◆ Given material:
──────
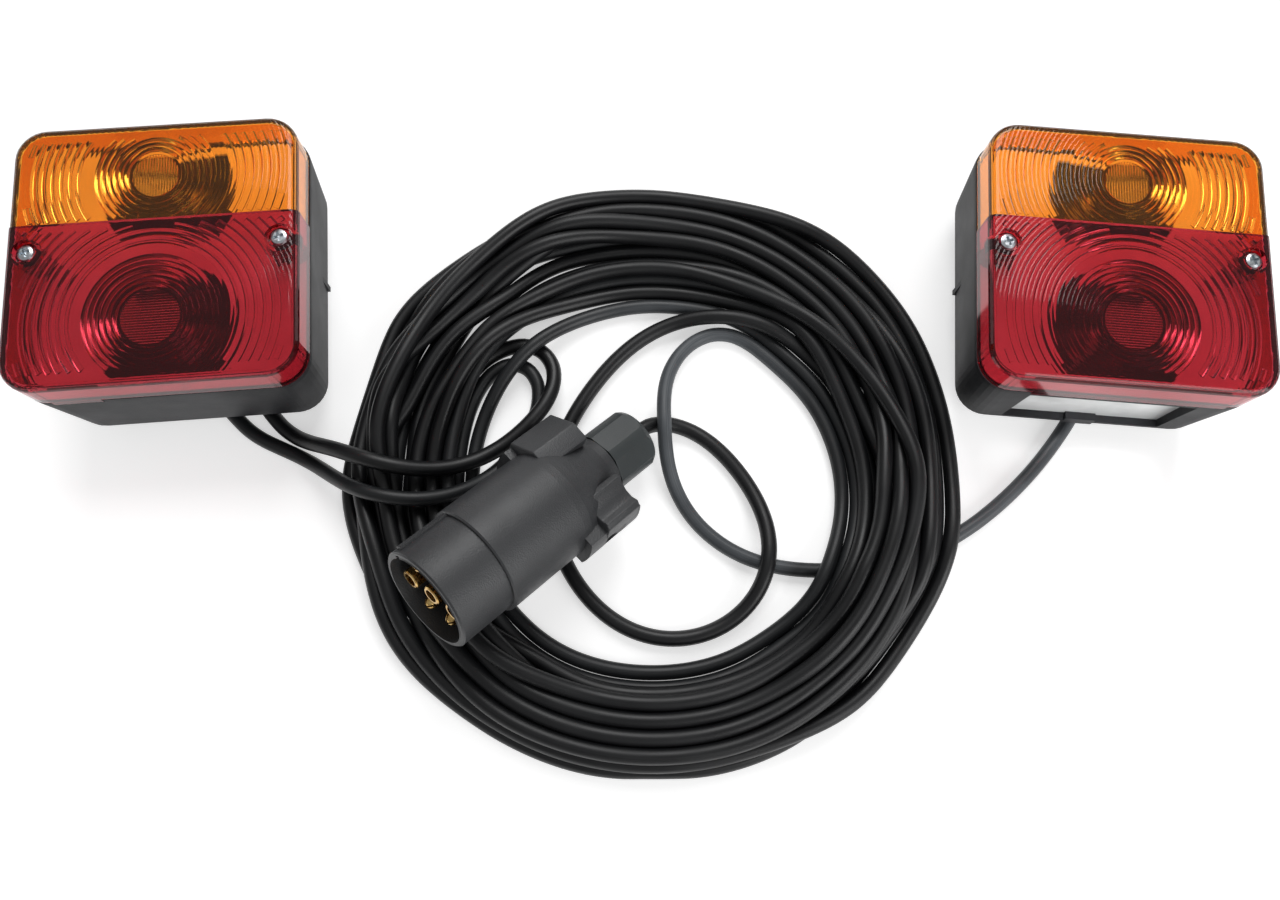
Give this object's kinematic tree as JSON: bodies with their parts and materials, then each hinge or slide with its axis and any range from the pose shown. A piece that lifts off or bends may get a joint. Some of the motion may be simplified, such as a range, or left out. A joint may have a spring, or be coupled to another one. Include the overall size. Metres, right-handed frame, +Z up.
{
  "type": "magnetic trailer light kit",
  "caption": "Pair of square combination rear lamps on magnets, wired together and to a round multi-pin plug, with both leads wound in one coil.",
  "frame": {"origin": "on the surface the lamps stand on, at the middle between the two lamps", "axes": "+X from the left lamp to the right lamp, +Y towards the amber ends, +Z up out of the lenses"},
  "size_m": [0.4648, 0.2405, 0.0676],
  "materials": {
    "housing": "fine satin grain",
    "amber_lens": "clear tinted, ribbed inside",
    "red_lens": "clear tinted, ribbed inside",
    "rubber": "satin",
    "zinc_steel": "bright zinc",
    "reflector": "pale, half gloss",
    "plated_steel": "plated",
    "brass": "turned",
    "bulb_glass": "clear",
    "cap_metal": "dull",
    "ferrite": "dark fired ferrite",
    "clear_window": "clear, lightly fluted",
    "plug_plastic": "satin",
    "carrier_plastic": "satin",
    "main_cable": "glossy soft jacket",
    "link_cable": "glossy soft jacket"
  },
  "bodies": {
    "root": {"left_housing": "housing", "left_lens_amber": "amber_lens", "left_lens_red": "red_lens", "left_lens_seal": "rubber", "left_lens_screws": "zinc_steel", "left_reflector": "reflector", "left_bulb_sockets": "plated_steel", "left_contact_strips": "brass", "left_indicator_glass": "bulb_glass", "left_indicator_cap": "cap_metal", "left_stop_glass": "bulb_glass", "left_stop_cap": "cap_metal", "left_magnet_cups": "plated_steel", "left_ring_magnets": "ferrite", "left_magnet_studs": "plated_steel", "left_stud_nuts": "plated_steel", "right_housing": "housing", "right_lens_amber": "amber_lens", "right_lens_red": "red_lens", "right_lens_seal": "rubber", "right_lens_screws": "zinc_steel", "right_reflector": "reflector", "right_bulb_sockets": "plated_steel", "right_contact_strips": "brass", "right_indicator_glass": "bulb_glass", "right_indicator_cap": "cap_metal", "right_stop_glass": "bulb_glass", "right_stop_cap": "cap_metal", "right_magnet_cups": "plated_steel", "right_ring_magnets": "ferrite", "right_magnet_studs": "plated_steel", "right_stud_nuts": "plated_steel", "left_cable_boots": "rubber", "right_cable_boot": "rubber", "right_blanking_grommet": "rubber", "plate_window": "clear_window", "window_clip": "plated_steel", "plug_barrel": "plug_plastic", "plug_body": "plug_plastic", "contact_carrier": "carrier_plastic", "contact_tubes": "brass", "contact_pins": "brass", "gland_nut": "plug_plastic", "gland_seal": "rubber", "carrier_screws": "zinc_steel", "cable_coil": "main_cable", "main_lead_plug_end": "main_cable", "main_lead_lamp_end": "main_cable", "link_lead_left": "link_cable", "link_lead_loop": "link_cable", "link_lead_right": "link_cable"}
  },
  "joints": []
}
──────
◆ Stated task:
Using the data above, reproduce every line exactly.

◆ Answer to this exercise:
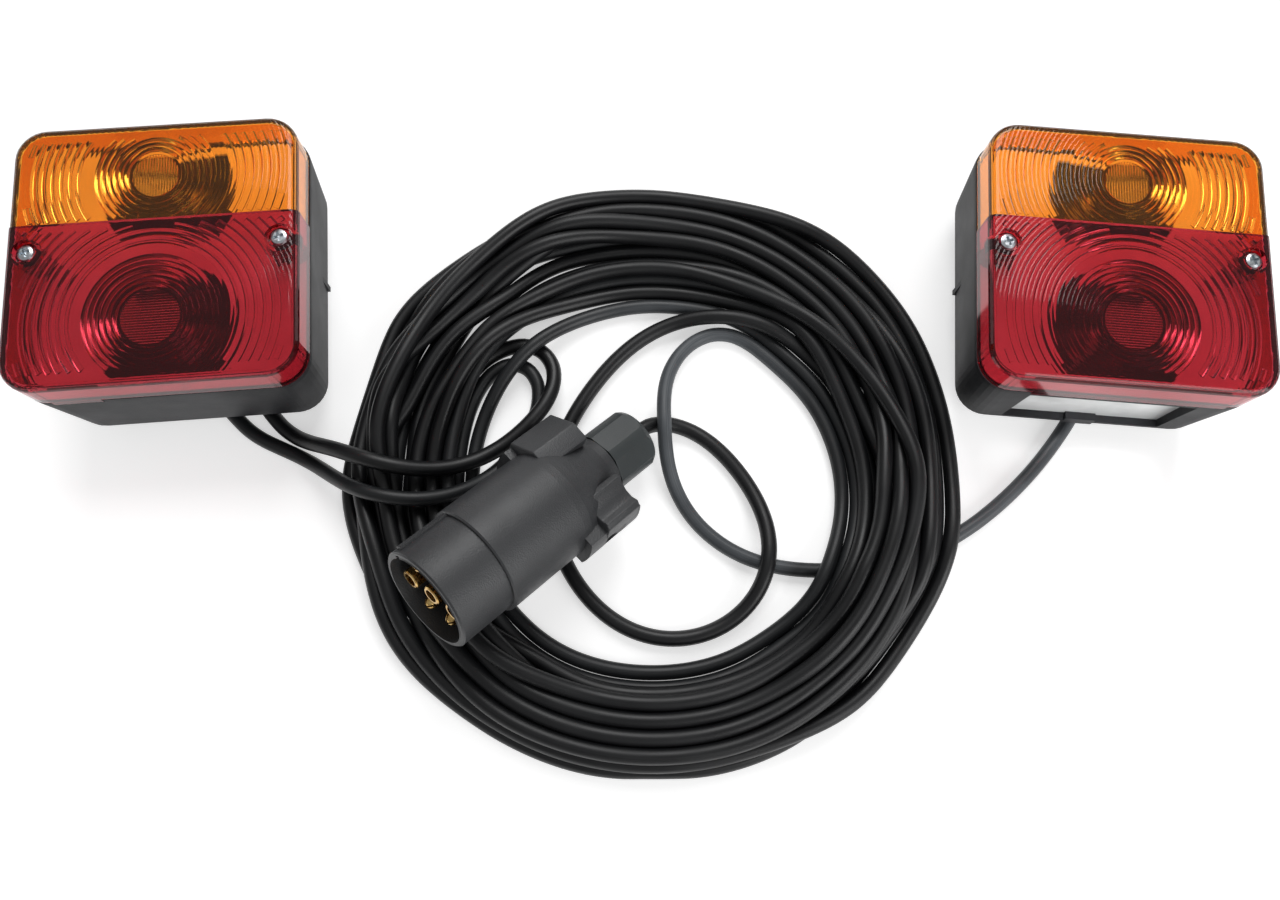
Give this object's kinematic tree as JSON: bodies with their parts and materials, then each hinge or slide with its axis and any range from the pose shown. A piece that lifts off or bends may get a joint. Some of the motion may be simplified, such as a range, or left out. A joint may have a spring, or be coupled to another one. Include the overall size. Metres, right-handed frame, +Z up.
{
  "type": "magnetic trailer light kit",
  "caption": "Pair of square combination rear lamps on magnets, wired together and to a round multi-pin plug, with both leads wound in one coil.",
  "frame": {"origin": "on the surface the lamps stand on, at the middle between the two lamps", "axes": "+X from the left lamp to the right lamp, +Y towards the amber ends, +Z up out of the lenses"},
  "size_m": [0.4648, 0.2405, 0.0676],
  "materials": {
    "housing": "fine satin grain",
    "amber_lens": "clear tinted, ribbed inside",
    "red_lens": "clear tinted, ribbed inside",
    "rubber": "satin",
    "zinc_steel": "bright zinc",
    "reflector": "pale, half gloss",
    "plated_steel": "plated",
    "brass": "turned",
    "bulb_glass": "clear",
    "cap_metal": "dull",
    "ferrite": "dark fired ferrite",
    "clear_window": "clear, lightly fluted",
    "plug_plastic": "satin",
    "carrier_plastic": "satin",
    "main_cable": "glossy soft jacket",
    "link_cable": "glossy soft jacket"
  },
  "bodies": {
    "root": {"left_housing": "housing", "left_lens_amber": "amber_lens", "left_lens_red": "red_lens", "left_lens_seal": "rubber", "left_lens_screws": "zinc_steel", "left_reflector": "reflector", "left_bulb_sockets": "plated_steel", "left_contact_strips": "brass", "left_indicator_glass": "bulb_glass", "left_indicator_cap": "cap_metal", "left_stop_glass": "bulb_glass", "left_stop_cap": "cap_metal", "left_magnet_cups": "plated_steel", "left_ring_magnets": "ferrite", "left_magnet_studs": "plated_steel", "left_stud_nuts": "plated_steel", "right_housing": "housing", "right_lens_amber": "amber_lens", "right_lens_red": "red_lens", "right_lens_seal": "rubber", "right_lens_screws": "zinc_steel", "right_reflector": "reflector", "right_bulb_sockets": "plated_steel", "right_contact_strips": "brass", "right_indicator_glass": "bulb_glass", "right_indicator_cap": "cap_metal", "right_stop_glass": "bulb_glass", "right_stop_cap": "cap_metal", "right_magnet_cups": "plated_steel", "right_ring_magnets": "ferrite", "right_magnet_studs": "plated_steel", "right_stud_nuts": "plated_steel", "left_cable_boots": "rubber", "right_cable_boot": "rubber", "right_blanking_grommet": "rubber", "plate_window": "clear_window", "window_clip": "plated_steel", "plug_barrel": "plug_plastic", "plug_body": "plug_plastic", "contact_carrier": "carrier_plastic", "contact_tubes": "brass", "contact_pins": "brass", "gland_nut": "plug_plastic", "gland_seal": "rubber", "carrier_screws": "zinc_steel", "cable_coil": "main_cable", "main_lead_plug_end": "main_cable", "main_lead_lamp_end": "main_cable", "link_lead_left": "link_cable", "link_lead_loop": "link_cable", "link_lead_right": "link_cable"}
  },
  "joints": []
}